Outlaw’s hometown of Oakland, where she worked for the first 20 years of her career, has used a similar approach by focusing tightly on those deemed most likely to shoot or be shot. The strategy there, dubbed Ceasefire, has been credited since 2012 with cutting the city’s shootings and homicides in half.

“We know it’s a very small percentage of our population that’s responsible for the larger percentage of crime,” Outlaw said. Police, she added, should be “spearfishing” for would-be gunmen instead of casting too wide a net.

The Rev. Michael McBride, who has been a leader in Oakland’s Ceasefire efforts, said he saw her right away as an officer who was focused on police accountability and who had a genuine stake in the way the community viewed the department.

“We saw a lot of potential there,” McBride said. “The consensus among us was that she’s a law enforcement leader who is serious about criminal-justice reform, and about reimagining public safety models.”

He said Outlaw, an Oakland deputy chief from mid-2013 through 2017, gained experience navigating demands made by community members as well as the concerns of law enforcement officers.

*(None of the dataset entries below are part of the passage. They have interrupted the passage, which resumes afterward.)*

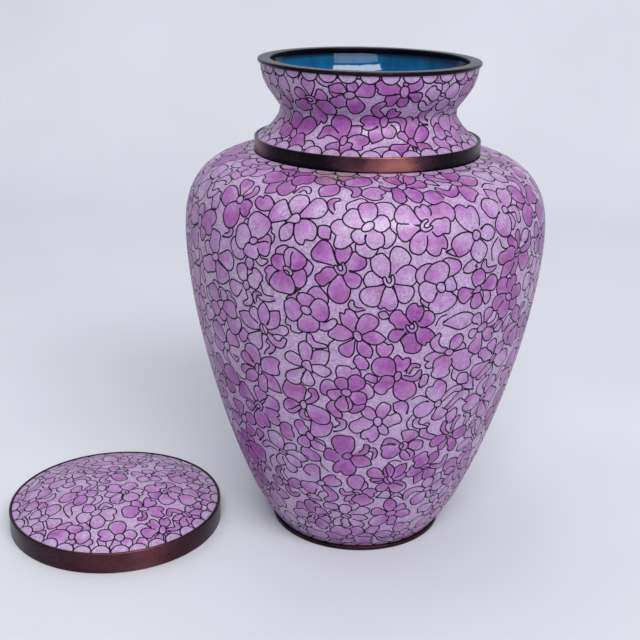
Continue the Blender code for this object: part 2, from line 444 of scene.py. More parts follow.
class WallChart:
    """Lays a turned wall out flat as a ring, true to angle, so that it has no seam."""

    flips = True
    NEARLY_LEVEL = 0.05

    def __init__(self, meridian: Meridian) -> None:
        """Works out how far from the middle each arc lies when flat.

        Args:
            meridian: The wall's smooth outside.
        """
        self.meridian = meridian
        mean = (meridian.radius[1:] + meridian.radius[:-1]) / 2
        self.spread = np.exp(np.concatenate([[0], np.cumsum(np.diff(meridian.arc) / mean)]))

    def radius(self, arc: Array) -> Array:
        """The real radius at an arc."""
        return np.interp(arc, self.meridian.arc, self.meridian.radius)

    def flat(self, theta: Array, arc: Array) -> Array:
        """Says where places of the surface lie when flat. Past either border the sheet goes on evenly.

        Args:
            theta: Their angles about the axis.
            arc: How far along the meridian they lie.

        Returns:
            Two flat coordinates for each.
        """
        inside = np.clip(arc, 0, self.meridian.length)
        far = np.interp(inside, self.meridian.arc, self.spread)
        far = far * np.exp((arc - inside) / self.radius(inside))
        return np.stack([far * np.cos(theta), far * np.sin(theta)], -1)

    def lift(self, flat: Array) -> tuple[Array, Array]:
        """Goes back from the flat to the surface. A place past a border gets an arc past it too.

        Args:
            flat: The flat places.

        Returns:
            The angle and the arc of each.
        """
        far = np.hypot(flat[:, 0], flat[:, 1])
        arc = np.interp(far, self.spread, self.meridian.arc)
        arc = np.where(far < self.spread[0] * (1 - SLACK), -1.0, arc)
        arc = np.where(far > self.spread[-1] * (1 + SLACK), self.meridian.length + 1.0, arc)
        return np.arctan2(flat[:, 1], flat[:, 0]), arc

    def place(self, spot: Spot, local: Array) -> Array:
        """Lays out points about a spot.

        Args:
            spot: The spot's angle and arc.
            local: How far right and up of it each point lies, in millimetres.

        Returns:
            The points on the flat.
        """
        arc = spot[1] + local[:, 1]
        near = np.clip(arc, 0, self.meridian.length)
        return self.flat(spot[0] + local[:, 0] / self.radius(near), arc)

    def offsets(self, spot: Array, others: Array) -> Array:
        """Measures between spots.

        Args:
            spot: The spots to measure from.
            others: The spots to measure to.

        Returns:
            How far right and up each lies, in millimetres.
        """
        turn = (others[..., 0] - spot[..., 0] + math.pi) % math.tau - math.pi
        mean = (self.radius(spot[..., 1]) + self.radius(others[..., 1])) / 2
        return np.stack([turn * mean, others[..., 1] - spot[..., 1]], -1)

    def moved(self, spots: Array, local: Array) -> Array:
        """Moves spots and keeps them between the borders.

        Args:
            spots: Their angles and arcs.
            local: How far right and up each moves, in millimetres.

        Returns:
            The new spots.
        """
        arc = np.clip(spots[:, 1] + local[:, 1], 0, self.meridian.length)
        return np.stack([spots[:, 0] + local[:, 0] / self.radius(spots[:, 1]), arc], 1)

    def scatter(self, rng: np.random.Generator, count: int) -> Array:
        """Scatters spots evenly over the surface.

        Args:
            rng: The source of chance.
            count: How many.

        Returns:
            The angle and arc of each.
        """
        area = np.concatenate([[0], np.cumsum(np.diff(self.meridian.arc) * self.meridian.radius[1:])])
        arc = np.interp(rng.uniform(0, area[-1], count), area, self.meridian.arc)
        return np.stack([rng.uniform(0, math.tau, count), arc], 1)

    def edge_reach(self, spot: Spot, angle: float) -> float:
        """Measures from a spot to the border.

        Args:
            spot: The spot's angle and arc.
            angle: The direction, from the right.

        Returns:
            How far the border lies, in millimetres.
        """
        rise = math.sin(angle)
        if abs(rise) < self.NEARLY_LEVEL:
            return FAR_OFF
        return ((self.meridian.length if rise > 0 else 0) - spot[1]) / rise

    def borders(self) -> list[float]:
        """The arcs at which the surface ends."""
        return [0.0, self.meridian.length]

    def area(self) -> float:
        """The surface's area in square millimetres."""
        return float(math.tau * (np.diff(self.meridian.arc) * self.meridian.radius[1:]).sum())


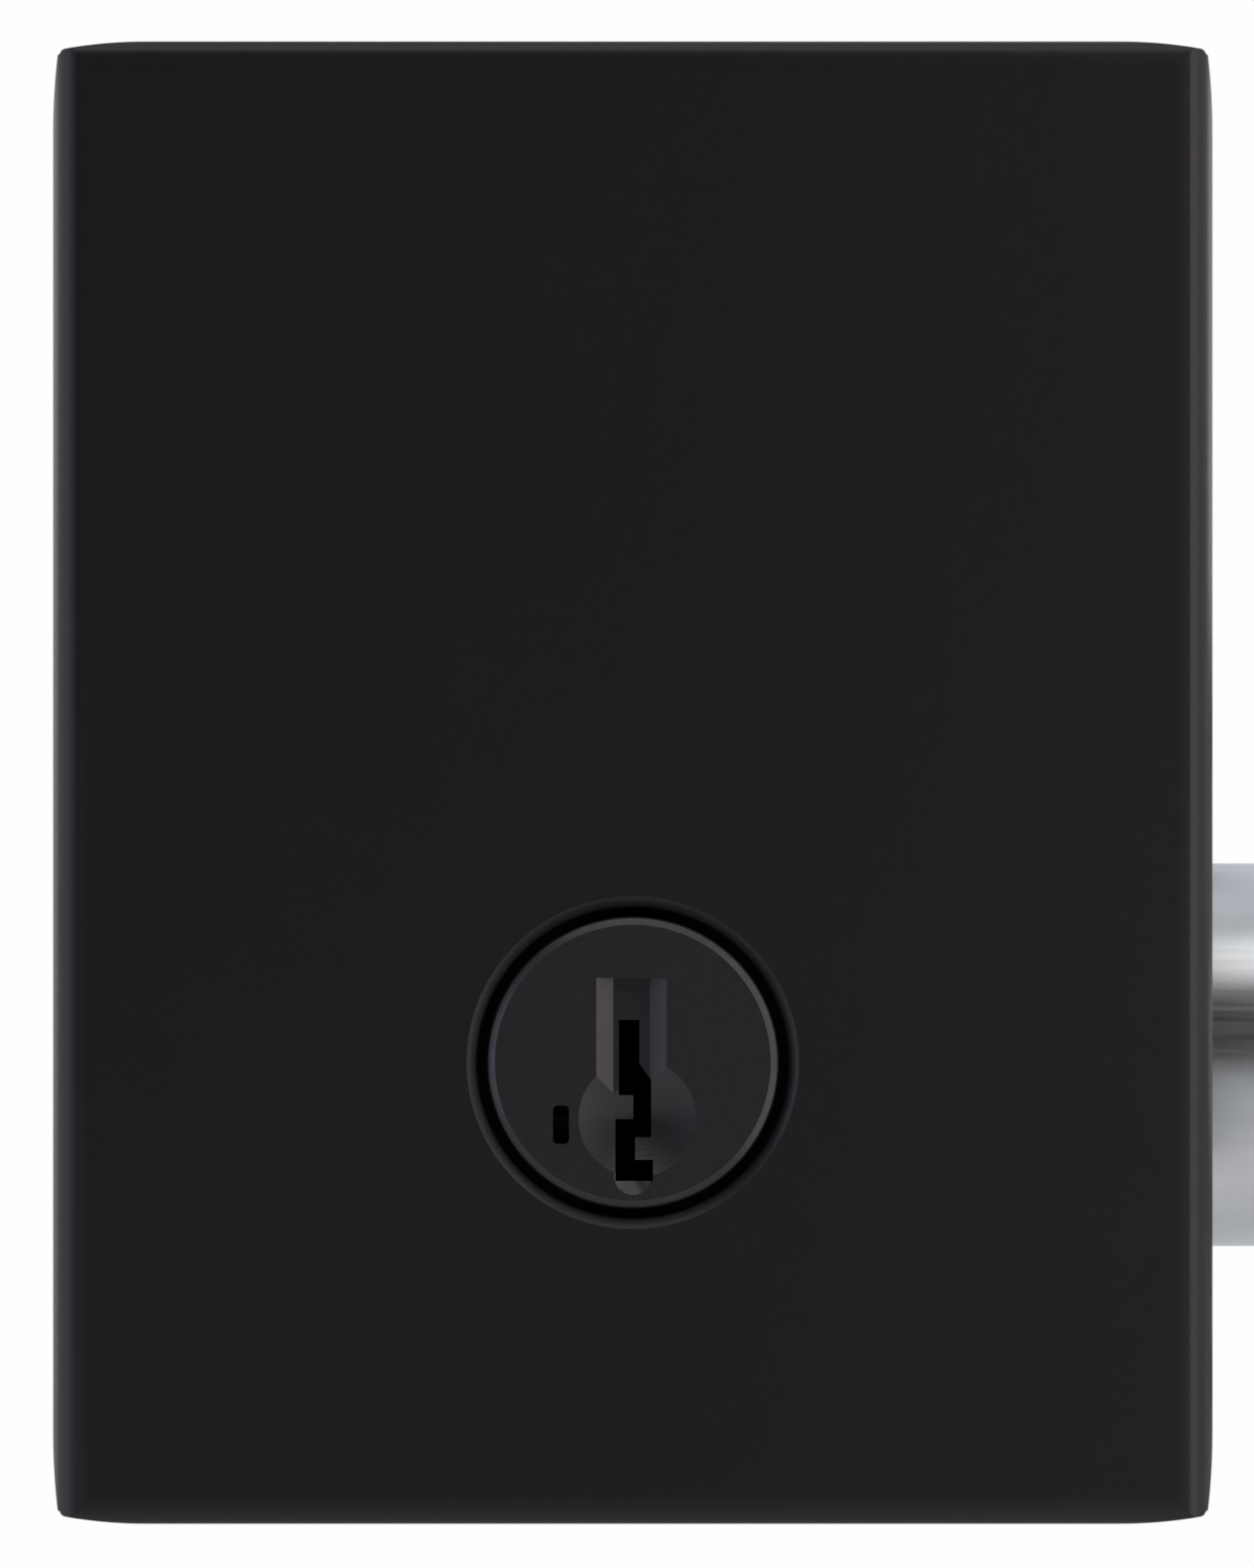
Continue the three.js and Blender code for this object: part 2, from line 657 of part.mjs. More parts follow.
function boltCam() {
  const tip = notch.x;
  const hub = turned([
    [0, -caseHalfDepth + 0.1], [journalRadius, -caseHalfDepth + 0.1], [journalRadius, -hubHalf],
    [hubRadius, -hubHalf], [hubRadius, hubHalf], [journalRadius, hubHalf],
    [journalRadius, caseHalfDepth - 0.1], [0, caseHalfDepth - 0.1],
  ]);
  const arm = alongY(armOutline(tip), armY[0], armY[1]);
  const pin = rod(crankPinRadius, tailY[0], armY[0] + 0.5, tip, tip, 16);
  return cut(union(hub, arm, pin), bladeSlot(-caseHalfDepth - through, caseHalfDepth + through));
}

// A tapered arm from the hub towards +X +Z, with a round tip.
function armOutline(tip) {
  const shape = new THREE.Shape();
  const across = Math.PI / 4 + Math.PI / 2;
  const root = hubRadius - 1.2;
  shape.moveTo(root * Math.cos(across), root * Math.sin(across));
  shape.lineTo(-root * Math.cos(across), -root * Math.sin(across));
  shape.absarc(tip, tip, tipRadius, across - Math.PI, across);
  shape.closePath();
  return shape;
}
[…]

She had “the courage and the ability to connect with and listen to those two sides,” McBride said.

Dorothy Johnson-Speight, executive director of the Philadelphia-based Mothers in Charge, a violence-prevention group, said she was encouraged that Outlaw emphasized community partnerships in her initial remarks, because driving down gun violence should be a collective effort, she said.

“I’m hoping she’ll bring a breath of fresh air.”

Staff writer Allison Steele contributed to this article.